Sucheep Sornsung, 41, returned home shortly after midnight “heavily” drunk to celebrate with his wife’s family, authorities said.
They began arguing before the man began shooting members of the group, including his six-year-old daughter and nine-year-old son.
Two men and two women, aged between 47 and 71 – also family members – were killed and a seventh man was injured but survived the shooting.
Sucheep then turned the gun on himself, police in the state of Chumphon, in central Thailand close to the border with Myanmar, said.
Major general Saharat Saksilapachai, commander of the provincial police, said he believed the incident was triggered by an ongoing family dispute and that alcohol was not a factor.
"The (suspect) went to a party with his friends then came home to see his wife's family and they started arguing before he used his gun to shoot them," he said.
“We suspect that his rage came from old problems with his wife's family.”
Lieutenant Colonel Larp Kampapan told the AFP news agency the man was “angry that as the son-in-law he was not being made welcome by his wife's family”.
Sucheep had a drug-related criminal record and had previously been jailed but there was no history of violence against his family, police said.
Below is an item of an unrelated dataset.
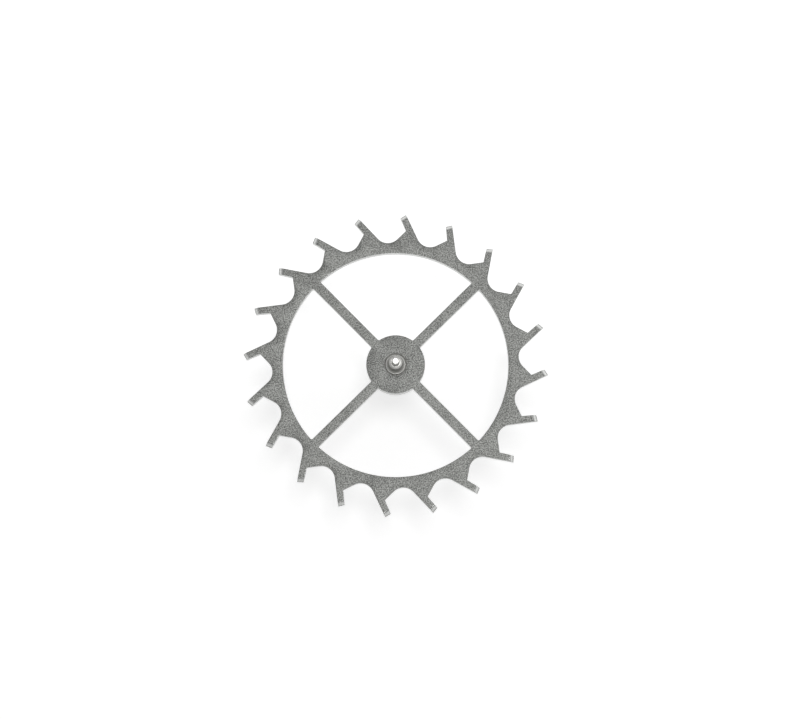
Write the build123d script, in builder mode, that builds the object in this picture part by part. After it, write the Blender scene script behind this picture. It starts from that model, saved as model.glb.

Thailand has a high rate of gun ownership and gun-related deaths, but mass shootings are rare – in the US a mass shooting is defined as an incident in which a shooter kills at least four people.
According to 2016 data from the University of Washington, Thailand had the highest reported rate of gun-related deaths out of 10 countries in Asia. It was about 50 per cent higher than the Philippines, which was second on the list.
Thailand's Interior Ministry has reported that there are more than 6 million registered firearms in the country of 69 million people. But there are also many unregistered guns in circulation.